Before we start, recall that Grover Norquist (best friends with guys like felon Jack Abramoff and moral majority manipulator Ralph Reed, reprehensible thugs of the Machiavellian political underclass), chieftain of corrupt practices masquerading as “tax policy” positions and anti-tax pledges is a man of considerable influence in government and has been for decades.  (Who are these awful people?  They seem sprung from succubi or perhaps they are simply incubi themselves…surely they are not human.)  He strives to reduce government so much that he can “drown it in the bathtub.”  That figuration tells us all we need to know about the soul of Norquist.

Now, with that not inconsequential fact in mind confront, as I did this morning, this headline for an opinion piece in the local newspaper: Washington should be concerned about distrust in government.  This column is penned by the august and venerable career politician, Lee Hamilton, who is director of the Center on Congress at Indiana University and was a member of the U.S. House of Representatives for 34 years.

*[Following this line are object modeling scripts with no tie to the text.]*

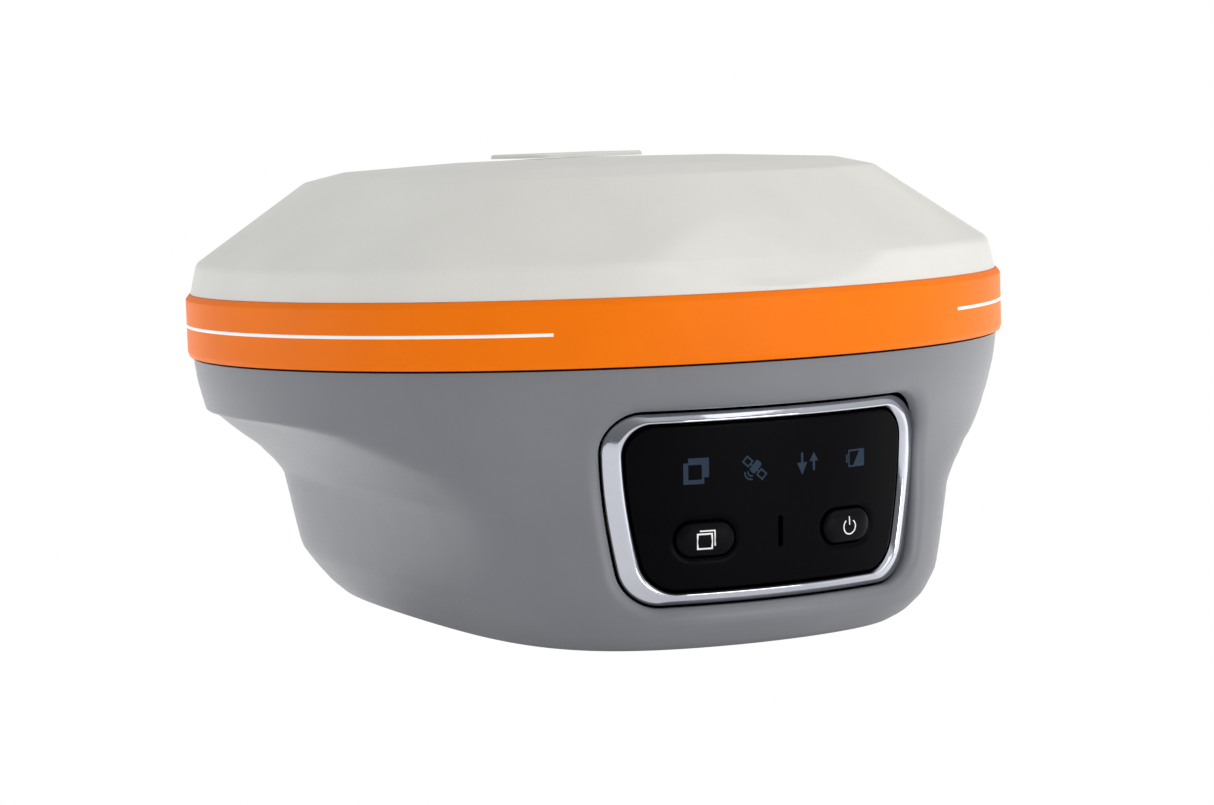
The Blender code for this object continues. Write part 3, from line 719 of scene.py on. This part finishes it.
ICON_Z = 30.5                               # height of the row of status icons
PANEL_PRINT = (panel_height, "panel_black", "icon_blue")
printed("icon_correction", [
    rectangle((-1.68, -0.3), (0.86, 3.6), 0.05, 2), rectangle((0.13, -1.73), (2.76, 0.74), 0.05, 2),
    rectangle((0.55, 1.73), (3.6, 1.14), 0.05, 2),
    [(1.1, -1.36), (1.5, -1.36), (1.5, -1.0), (2.35, -1.0), (2.35, 1.16), (1.1, 1.16)]],
    (-15.4, ICON_Z), *PANEL_PRINT)
printed("icon_satellite", [rectangle((0.0, 0.25), (1.35, 2.4), 0.3, 3), stroke((-1.0, 0.0), (-0.6, 0.0), 0.3),
                           stroke((0.6, 0.0), (1.0, 0.0), 0.3), arc(0.0, -1.0, 0.7, 0.3, 205, 335),
                           arc(0.0, -1.1, 1.25, 0.3, 215, 325)]
        + frame_of(-2.7, -0.8, -1.0, 0.8, 0.32) + frame_of(1.0, -0.8, 2.7, 0.8, 0.32),
        (-4.8, ICON_Z), *PANEL_PRINT, size=0.93, lean=-42.0)
printed("icon_radio", [stroke((-1.15, 0.1), (-1.15, 1.9), 0.45), [(-2.2, 0.2), (-1.15, -1.9), (-0.1, 0.2)],
                       stroke((1.25, -1.3), (1.25, 0.4), 0.45), [(2.15, 0.3), (1.25, 1.8), (0.35, 0.3)]],
        (5.5, ICON_Z), *PANEL_PRINT)
printed("icon_battery", frame_of(-1.6, -1.5, 2.1, 1.5, 0.28) + [
    rectangle((-1.95, 0.0), (0.34, 1.5), 0.1, 2), [(0.95, 1.22), (1.82, 1.22), (1.82, -1.22), (-0.5, -1.22)]],
    (15.9, ICON_Z), *PANEL_PRINT)


def dome_height(side):
    """Height of a key's top above the keypad surface."""
    def at(s, z):
        straight = (KEY_SIZE[0] - KEY_SIZE[1]) / 2
        across = max(abs(s - side * KEY_S) - straight, 0.0)
        inward = KEY_SIZE[1] / 2 - math.hypot(across, z - KEY_Z)
        return float(np.interp(-inward, [g for g, _ in DOME], [h for _, h in DOME]))
    return at


printed("symbol_function", frame_of(-1.7, -1.65, 1.05, 1.1, 0.27) + [
    stroke((-1.15, 1.48), (1.55, 1.48), 0.22), stroke((1.44, 1.37), (1.44, -1.1), 0.22)],
    (-KEY_S, KEY_Z), dome_height(-1), "key_black", "symbol_white", "function_key")
printed("symbol_power", [arc(0.0, -0.15, 1.3, 0.22, 125, 415, 32), stroke((0.0, 0.15), (0.0, 1.6), 0.22)],
        (KEY_S, KEY_Z), dome_height(1), "key_black", "symbol_white", "power_key")

# ---------------------------------------------------------------- port door, sockets, whip socket and its cap
door = bmesh.new()
skin(door, [back_loop(t, d) for t, d in (
    (0.3, 2.3), (0.3, 0.55), (0.36, 0.3), (0.5, 0.12), (0.75, 0.05), (2.2, 0.05), (2.3, 0.15), (2.45, 0.25),
    (2.6, 0.15), (2.7, 0.05), (4.5, 0.05))])
add("door_skin", door, "seal_rubber", "port_door", stands_for=["port_door"])
bay_rim = bmesh.new()
skin(bay_rim, [[(x, y, z) for x, z in rectangle((0, 22.4), size, r)] for size, r, y in (
    ((26.4, 10.4), 2.2, 69.2), ((26.4, 10.4), 2.2, 66.0), ((26.0, 10.0), 2.0, 65.6), ((24.4, 8.4), 1.4, 65.6),
    ((24.0, 8.0), 1.2, 66.0), ((24.0, 8.0), 1.2, 69.2))], closed=True)
add("door_plug", bay_rim, "seal_rubber", "port_door")
add("door_pull", skin(bmesh.new(), [
    [back_point(s, z, d) for s, z in rectangle((0.0, 28.3), (w, h), h / 2 - 0.01, 6)]
    for w, h, d in ((9.0, 1.9, 0.2), (9.0, 1.9, -0.2), (8.7, 1.6, -0.42), (8.0, 0.9, -0.5))]),
    "seal_rubber", "port_door")
add("usb_tongue", skin(bmesh.new(), [
    [(x, y, z) for x, z in rectangle((-6.5, 22.5), (6.2, 0.7), 0.2, 3)] for y in (58.9, 61.4, 61.6)]),
    "dark_plastic")
pins = bmesh.new()
for k in range(5):
    t = math.radians(90 + 72 * k)
    skin(pins, [[(7.0 + 1.9 * math.cos(t) + r * math.cos(u), y, 22.5 + 1.9 * math.sin(t) + r * math.sin(u))
                 for u in (2 * math.pi * i / 12 for i in range(12))]
                for r, y in ((0.3, 59.3), (0.3, 60.9), (0.12, 61.2))])
add("data_pins", pins, "brass")

barrel = [along_socket(r, d) for r, d in ((2.0, 69.0), (3.1, 69.1), (3.2, 69.4), (3.2, 72.9), (3.5, 73.2),
                                          (4.1, 73.2), (4.5, 72.9))]
for k in range(6):
    top = 72.6 - 0.8 * k
    barrel += [along_socket(r, top - d) for r, d in ((4.8, 0.0), (4.8, 0.15), (4.45, 0.4), (4.45, 0.55))]
barrel += [along_socket(r, d) for r, d in ((4.8, 67.6), (4.8, 67.4), (7.7, 67.4), (7.9, 67.2), (7.9, 64.6))]
add("whip_barrel", skin(bmesh.new(), barrel), "brass", stands_for=["whip_socket"])


def ribbed(radius):
    """Radius with fine ribs round it, for the cap's grip."""
    return lambda t: radius - 0.16 * max(0.0, math.cos(30 * t)) ** 2


add("whip_dust_cap", skin(bmesh.new(), [along_socket(r, d, 360) for r, d in (
    (2.0, 73.6), (4.9, 73.6), (5.0, 73.4), (5.15, 68.0), (6.7, 68.0), (6.95, 68.3), (6.95, 69.2),
    (ribbed(6.95), 69.5), (ribbed(6.85), 73.9), (6.8, 74.2), (6.7, 74.6), (6.45, 75.0), (6.0, 75.2),
    (3.9, 75.2), (3.7, 75.0), (3.5, 74.95), (1.0, 74.95))]), "seal_rubber", "whip_cap",
    stands_for=["whip_cap"])

# ---------------------------------------------------------------- stage, lights and camera
DIM_SIDE = (-0.6, -0.8, 0.0)                # the side of the room that gives least light


def facing_dim_side(tree):
    """Cosine of the angle between a floor point's bearing and the room's dim side."""
    bearing, cosine = tree.nodes.new("ShaderNodeVectorMath"), tree.nodes.new("ShaderNodeVectorMath")
    bearing.operation, cosine.operation = "NORMALIZE", "DOT_PRODUCT"
    tree.links.new(tree.nodes.new("ShaderNodeTexCoord").outputs["Object"], bearing.inputs[0])
    tree.links.new(bearing.outputs["Vector"], cosine.inputs[0])
    cosine.inputs[1].default_value = DIM_SIDE
    return cosine.outputs["Value"]


def ranged(tree, value, low, high, to_low, to_high):
    """Smooth step of a value from one range to another."""
    node = tree.nodes.new("ShaderNodeMapRange")
    node.interpolation_type = "SMOOTHSTEP"
    for name, number in (("From Min", low), ("From Max", high), ("To Min", to_low), ("To Max", to_high)):
        node.inputs[name].default_value = number
    tree.links.new(value, node.inputs["Value"])
    return node.outputs["Result"]


def paper_floor():
    """Pale paper that looks evenly lit, so that it runs into the white surround; clear from below."""
    look = bpy.data.materials.new("floor_look")
    look.use_nodes = True
    tree = look.node_tree
    new, link = tree.nodes.new, tree.links.new
    paper = tree.nodes["Principled BSDF"]
    paper.inputs["Base Color"].default_value = (0.8, 0.8, 0.8, 1.0)
    paper.inputs["Roughness"].default_value = 0.9
    paper.inputs["Emission Color"].default_value = (1.0, 1.0, 1.0, 1.0)
    link(ranged(tree, facing_dim_side(tree), -0.2, 0.8, 1.0, 0.34), paper.inputs["Emission Strength"])
    lit, choice = new("ShaderNodeEmission"), new("ShaderNodeMixShader")
    link(new("ShaderNodeLightPath").outputs["Is Camera Ray"], choice.inputs["Fac"])
    link(paper.outputs["BSDF"], choice.inputs[1])
    link(lit.outputs["Emission"], choice.inputs[2])
    under = new("ShaderNodeMixShader")
    link(new("ShaderNodeNewGeometry").outputs["Backfacing"], under.inputs["Fac"])
    link(choice.outputs["Shader"], under.inputs[1])
    link(new("ShaderNodeBsdfTransparent").outputs["BSDF"], under.inputs[2])
    link(under.outputs["Shader"], tree.nodes["Material Output"].inputs["Surface"])
    return look


FLOOR_HALF, FLOOR_Z = 30.0, -0.0002         # in metres; just clear of the object's flat underside
floor_mesh = bpy.data.meshes.new("floor")
floor_corners = [(x * FLOOR_HALF, y * FLOOR_HALF, FLOOR_Z) for x, y in ((-1, -1), (1, -1), (1, 1), (-1, 1))]
floor_mesh.from_pydata(floor_corners, [], [(0, 1, 2, 3)])
floor_mesh.materials.append(paper_floor())
floor = bpy.data.objects.new("floor", floor_mesh)
bpy.context.scene.collection.objects.link(floor)


def studio_world():
    """White surround; as a light source it is dimmer on one side, like the open side of a light tent."""
    world = bpy.data.worlds.new("studio")
    world.use_nodes = True
    tree = world.node_tree
    new, link = tree.nodes.new, tree.links.new
    sky = tree.nodes["Background"]
    ray = new("ShaderNodeTexCoord").outputs["Generated"]
    facing = new("ShaderNodeVectorMath")
    facing.operation = "DOT_PRODUCT"
    facing.inputs[1].default_value = DIM_SIDE
    link(ray, facing.inputs[0])
    apart = new("ShaderNodeSeparateXYZ")
    link(ray, apart.inputs[0])

    dim = ranged(tree, facing.outputs["Value"], 0.05, 0.65, 0.0, 1.0)
    low = ranged(tree, apart.outputs["Z"], 0.25, 0.7, 1.0, 0.0)
    both = new("ShaderNodeMath")
    both.operation = "MULTIPLY"
    link(dim, both.inputs[0])
    link(low, both.inputs[1])
    shade = ranged(tree, both.outputs[0], 0.0, 1.0, 1.0, 0.4)
    glow = new("ShaderNodeMath")
    glow.operation = "MULTIPLY"
    link(ranged(tree, apart.outputs["Z"], 0.0, 0.6, 0.56, 0.86), glow.inputs[0])
    link(shade, glow.inputs[1])
    seen = new("ShaderNodeMix")
    link(new("ShaderNodeLightPath").outputs["Is Camera Ray"], seen.inputs["Factor"])
    link(glow.outputs[0], seen.inputs["A"])
    seen.inputs["B"].default_value = 1.0
    sky.inputs["Color"].default_value = (1.0, 1.0, 1.0, 1.0)
    link(seen.outputs["Result"], sky.inputs["Strength"])
    return world


bpy.context.scene.world = studio_world()


def softbox(name, spot, aim, size, power, tint=(1.0, 1.0, 1.0)):
    """Rectangular light at a spot, turned to an aim; metres and watts."""
    data = bpy.data.lights.new(name, "AREA")
    data.shape, data.size, data.size_y, data.energy = "RECTANGLE", size[0], size[1], power
    data.color = tint
    lamp = bpy.data.objects.new(name, data)
    lamp.location = spot
    lamp.rotation_mode = "QUATERNION"
    lamp.rotation_quaternion = (Vector(aim) - Vector(spot)).to_track_quat("-Z", "Y")
    bpy.context.scene.collection.objects.link(lamp)


softbox("key_light", (0.55, -0.70, 0.80), (0, 0, 0.06), (1.2, 0.55), 2.5)
softbox("right_light", (0.3, -1.08, 0.08), (0, 0, 0.02), (0.7, 0.3), 5.0)
softbox("left_light", (-1.05, 0.35, 0.06), (0, 0, 0.02), (0.5, 0.4), 3.4, (0.84, 0.92, 1.0))

VIEW_HEADING, VIEW_PITCH, VIEW_ROLL = 26.087, 4.908, -1.959     # in degrees
VIEW_FROM, LENS, SENSOR = (-0.2569, -0.5290, 0.0873), 92.76, 36.0
heading, pitch = math.radians(VIEW_HEADING), math.radians(VIEW_PITCH)
view = Vector((math.sin(heading) * math.cos(pitch), math.cos(heading) * math.cos(pitch), -math.sin(pitch)))
camera_data = bpy.data.cameras.new("camera")
camera_data.lens, camera_data.sensor_width = LENS, SENSOR
camera_data.clip_start, camera_data.clip_end = 0.01, 100.0
camera = bpy.data.objects.new("camera", camera_data)
camera.location = VIEW_FROM
camera.rotation_mode = "QUATERNION"
camera.rotation_quaternion = view.to_track_quat("-Z", "Y") @ Quaternion((0, 0, 1), math.radians(VIEW_ROLL))
bpy.context.scene.collection.objects.link(camera)
bpy.context.scene.camera = camera
bpy.context.scene.view_settings.view_transform = "Standard"
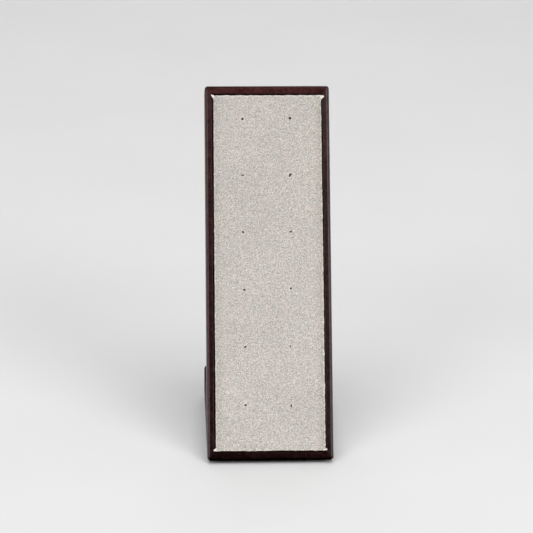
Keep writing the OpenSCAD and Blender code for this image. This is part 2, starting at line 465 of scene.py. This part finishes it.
def wrap_point(u, v, ring):
    """The outer and inner point of a ring of the wrap at a place on the outline, and its paleness."""
    (offset, height), (inner_offset, inner_height), ear_form = ring
    bulge = math.sin(math.pi * min(1.0, BULGE_LEAD - height / PAD.depth))
    place = outline_point(u, v, offset + edge_push(u, v) * bulge)
    ear, share = ear_at(u, v)
    pale = edge_pale(u, v) if height > -FOLD_PALE_DEPTH else HIDDEN_PALE
    if ear and ear_form:
        ear_reach, ear_height = ear_form
        place += Vector(ear["tip"]) * (MM * share * ear_reach)
        lifted = smooth(EAR_LIFT * share)
        height += (ear_height - height) * lifted
        pale += (EAR_PALE - pale) * lifted
    behind = outline_point(u, v, inner_offset)
    return (*place, height), (*behind, inner_height), pale


def add_wrap(sheet, loop, places):
    """The suede's folded edge, side, and mitred turn-in behind the pad's board."""
    for form in wrap_rings():
        ring = [sheet.add(*wrap_point(u, v, form)) for u, v in places]
        sheet.bridge(ring, loop)
        loop = ring
    for k in range(1, TURN_STEPS + 1):
        outer_inset = (TURN_IN - FOLD_R) * k / TURN_STEPS
        crease = SUEDE_T + CREASE_R - FOLD_R
        inner_inset = crease + (TURN_IN - FOLD_R - crease) * k / TURN_STEPS
        ring = []
        for u, v in places:
            outer = (*turn_in_point(u, v, outer_inset), -PAD.depth)
            inner = (*turn_in_point(u, v, inner_inset), SUEDE_T - PAD.depth)
            ring.append(sheet.add(outer, inner, HIDDEN_PALE))
        sheet.bridge(ring, loop)
        loop = ring
    sheet.close_end(loop)


def suede_cover():
    """The whole wrapped, pierced sheet as one closed shell."""
    sheet = SheetMesh()
    add_wrap(sheet, *add_face(sheet))
    data = sheet.build("suede_pad_cover")
    data.materials.append(suede_material())
    piece = bpy.data.objects.new("suede_pad_cover", data)
    bpy.context.scene.collection.objects.link(piece)
    return piece


# ---------------------------------------------------------------- materials


class Nodes:
    """Short helpers for building one node material."""

    def __init__(self, name):
        self.material = bpy.data.materials.new(name)
        self.material.use_nodes = True
        self.tree = self.material.node_tree
        self.shader = self.tree.nodes["Principled BSDF"]

    def node(self, kind, **inputs):
        """A new node. Names with a capital are inputs, others are settings."""
        made = self.tree.nodes.new(kind)
        for name, value in inputs.items():
            if name[0].isupper():
                made.inputs[name.replace("_", " ")].default_value = value
            else:
                setattr(made, name, value)
        return made

    def link(self, source, target):
        self.tree.links.new(source, target)

    def set(self, **inputs):
        for name, value in inputs.items():
            self.shader.inputs[name.replace("_", " ")].default_value = value

    def place(self, scale=(1, 1, 1), tilt=0.0):
        """Coordinates in metres in the row frame, leaned back by tilt and then stretched."""
        where = self.node("ShaderNodeTexCoord").outputs["Object"]
        if tilt:
            turned = self.node("ShaderNodeMapping", Rotation=(tilt, 0, 0))
            self.link(where, turned.inputs["Vector"])
            where = turned.outputs["Vector"]
        mapping = self.node("ShaderNodeMapping", Scale=scale)
        self.link(where, mapping.inputs["Vector"])
        return mapping.outputs["Vector"]

    def coordinate(self, axis):
        """One coordinate of the row frame, in metres: X runs across and Z is the height."""
        parts = self.node("ShaderNodeSeparateXYZ")
        self.link(self.node("ShaderNodeTexCoord").outputs["Object"], parts.inputs["Vector"])
        return parts.outputs[axis]

    def noise(self, vector, scale, detail=2.0, roughness=0.5):
        """Noise from 0 to 1. Scale is in repeats per metre."""
        made = self.node("ShaderNodeTexNoise", Scale=scale, Detail=detail, Roughness=roughness)
        self.link(vector, made.inputs["Vector"])
        return made.outputs["Fac"]

    def ramp(self, value, stops):
        """A colour or grey ramp through (place, colour) stops."""
        made = self.node("ShaderNodeValToRGB")
        elements = made.color_ramp.elements
        while len(elements) < len(stops):
            elements.new(0.5)
        for element, (at, colour) in zip(elements, stops):
            element.position = at
            element.color = (*colour, 1) if hasattr(colour, "__len__") else (colour,) * 3 + (1,)
        self.link(value, made.inputs["Fac"])
        return made.outputs["Color"]

    def spread(self, value, low, high, start=0.0, end=1.0):
        """Maps start..end to low..high, clamped."""
        made = self.node("ShaderNodeMapRange", From_Min=start, From_Max=end, To_Min=low, To_Max=high)
        self.link(value, made.inputs["Value"])
        return made.outputs["Result"]

    def product(self, first, second):
        made = self.node("ShaderNodeMath", operation="MULTIPLY")
        self.link(first, made.inputs[0])
        self.link(second, made.inputs[1])
        return made.outputs["Value"]

    def mix(self, factor, first, second, blend="MIX"):
        """Mixes two colours, which the node takes as its inputs 6 and 7."""
        made = self.node("ShaderNodeMix", data_type="RGBA", blend_type=blend)
        for value, place in ((factor, 0), (first, 6), (second, 7)):
            socket = made.inputs[place]
            if isinstance(value, bpy.types.NodeSocket):
                self.link(value, socket)
            else:
                socket.default_value = value if socket.type == "VALUE" else (*value, 1)
        return made.outputs[2]

    def bump(self, height, distance, strength=1.0, under=None):
        made = self.node("ShaderNodeBump", Distance=distance, Strength=strength)
        self.link(height, made.inputs["Height"])
        if under:
            self.link(under, made.inputs["Normal"])
        return made.outputs["Normal"]

    def finish_with(self, **links):
        for name, socket in links.items():
            self.link(socket, self.shader.inputs[name.replace("_", " ")])
        return self.material


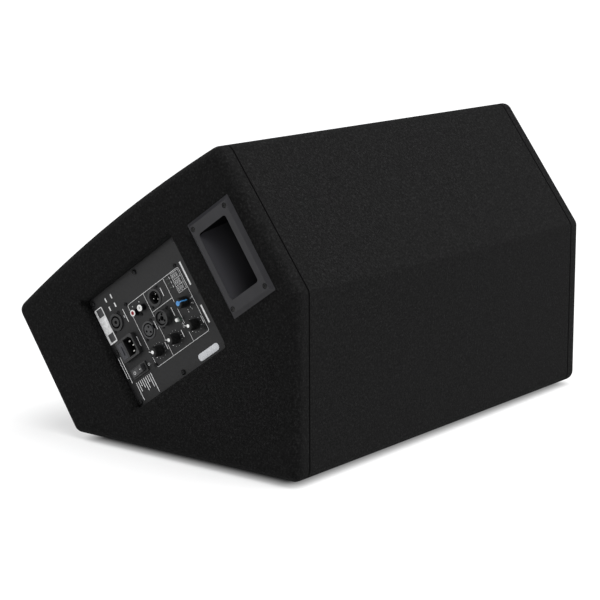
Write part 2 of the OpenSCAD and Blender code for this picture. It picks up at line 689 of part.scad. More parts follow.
// ---- moving loudspeaker parts ----
module woofer_cone() color([0.12, 0.12, 0.12]) on_front() rotate_extrude($fn = 96)
    polygon([[156, -22.2], [156, -23.4], [148.6, -23.4], [39.5, -90.6], [39.5, -88.6], [149, -22.2]]);

module voice_coil() color([0.7, 0.4, 0.2]) on_front() {
    tube(39.3, 38.6, -134, -90.8);
    tube(39.9, 39.3, -130, -114);
}

end_panel_right();
end_panel_left();
bottom_panel();
rear_panel();
upper_panel();
nose_panel();
baffle();
battens();
backing_frame();
end_carpet_right();
end_carpet_left();
wrap_carpet();
feet();
foot_screws();
grille();
grille_foam();
grille_screws();
handle_right();
handle_left();
handle_screws();
wadding();
woofer_basket();
woofer_magnet();
woofer_screws();
surround();
spider();
horn();
compression_driver();
port_tubes();
speaker_leads();
amp_plate();
amp_chassis();
heat_sink();
circuit_board();
transformer();
capacitors();
plate_screws();
line_output();
combo_input();
mic_input();
phono_sleeves();
phono_insulators();
socket_screws();
speaker_outlet();
mains_inlet();
contact_pins();
switch_frame();
control_bodies();
indicator_leds();
woofer_cone();
voice_coil();
fuse_drawer();
fuse();
rocker();
push_button();
latch_tab();
selector_knob();
master_knob();
input_1_knob();
input_2_knob();
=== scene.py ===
import json
import math

import bmesh
import bpy
from mathutils import Matrix, Vector


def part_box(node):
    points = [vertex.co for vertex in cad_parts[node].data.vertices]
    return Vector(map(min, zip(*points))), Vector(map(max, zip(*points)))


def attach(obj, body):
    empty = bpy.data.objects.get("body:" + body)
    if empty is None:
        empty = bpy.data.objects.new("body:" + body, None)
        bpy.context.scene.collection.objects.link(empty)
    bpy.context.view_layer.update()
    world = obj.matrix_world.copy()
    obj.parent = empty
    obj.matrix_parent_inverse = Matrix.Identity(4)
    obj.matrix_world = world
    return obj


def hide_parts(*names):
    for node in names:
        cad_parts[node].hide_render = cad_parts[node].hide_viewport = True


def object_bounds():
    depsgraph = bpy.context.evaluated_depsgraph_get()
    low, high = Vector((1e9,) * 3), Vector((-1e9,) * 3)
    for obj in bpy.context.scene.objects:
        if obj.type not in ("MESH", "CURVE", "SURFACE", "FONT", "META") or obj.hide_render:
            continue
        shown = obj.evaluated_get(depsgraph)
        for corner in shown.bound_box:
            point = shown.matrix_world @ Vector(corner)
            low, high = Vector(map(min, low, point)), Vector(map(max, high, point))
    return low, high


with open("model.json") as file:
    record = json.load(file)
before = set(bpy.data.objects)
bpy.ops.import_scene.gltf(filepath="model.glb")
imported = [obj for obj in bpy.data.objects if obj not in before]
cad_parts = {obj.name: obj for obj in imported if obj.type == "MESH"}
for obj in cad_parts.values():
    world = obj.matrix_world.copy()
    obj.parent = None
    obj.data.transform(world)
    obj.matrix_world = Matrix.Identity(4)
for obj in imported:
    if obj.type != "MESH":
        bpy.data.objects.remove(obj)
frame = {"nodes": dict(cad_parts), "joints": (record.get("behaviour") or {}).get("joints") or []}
cad_low, cad_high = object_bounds()

# Plywood box: panels, baffle, battens, gussets and the frame behind the amplifier, in 15 mm birch ply glued
# and pinned at mitred corners. The end that holds the amplifier is stained black, because its cut edges show.


def start_finish(name, colour, rough, metal=0.0):
    mat = bpy.data.materials.new(name)
    mat.use_nodes = True
    tree = mat.node_tree
    shader = tree.nodes["Principled BSDF"]
    shader.inputs["Base Color"].default_value = (*colour, 1)
    shader.inputs["Roughness"].default_value = rough
    shader.inputs["Metallic"].default_value = metal
    place = tree.nodes.new("ShaderNodeTexCoord")
    return mat, tree, shader, place.outputs["Object"]


def noise(tree, where, scale, detail=3.0, rough=0.55, stretch=None):
    node = tree.nodes.new("ShaderNodeTexNoise")
    node.inputs["Scale"].default_value = scale
    node.inputs["Detail"].default_value = detail
    node.inputs["Roughness"].default_value = rough
    if stretch:
        mapping = tree.nodes.new("ShaderNodeMapping")
        mapping.inputs["Scale"].default_value = stretch
        tree.links.new(where, mapping.inputs["Vector"])
        where = mapping.outputs["Vector"]
    tree.links.new(where, node.inputs["Vector"])
    return node.outputs["Fac"]


def ramp(tree, value, stops):
    node = tree.nodes.new("ShaderNodeValToRGB")
    while len(node.color_ramp.elements) < len(stops):
        node.color_ramp.elements.new(0.5)
    for element, (at, colour) in zip(node.color_ramp.elements, stops):
        element.position = at
        element.color = (*colour, 1)
    tree.links.new(value, node.inputs["Fac"])
    return node.outputs["Color"]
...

I’ll offer some of this piece and a gloss upon it below.

So many Americans feel betrayed by how the political class operates. What can be done to restore the people’s trust in government?

Already we’re in trouble–look at all that assumption!  Betrayal assumes a previous loyalty; political class however assumes another kind of loyalty–to class.  And apparently the “political class” is government; and Americans once trusted it.

All of that is so hard to square.  We are taught to pledge to government our allegiance and in doing so we assume a role that many of us might not quite understand: subservience.  Does a servant class expect to be looked after fairly?  Probably, but only because they’re told that how their treated is the best and right way to be treated.  What can be better than our democracy?  It’s fair because your vote co-opts your assent.  (So don’t vote in order to say something dissident?)

The latest New York Times/CBS News poll noted support for Congress is down to single digits. Americans’ distrust of government, the pollsters found, is “at its highest level ever.”

You know what’s high in the polls?  American popular agreement that the Iraq “war” was not worth the cost: 67% polled.  Further 77% polled approve of removing all troops by the end of 2011.

So the question becomes, what can be done to restore the people’s trust in government? It involves more than changing policies. It means paying attention to the values that people would like to see embodied in government.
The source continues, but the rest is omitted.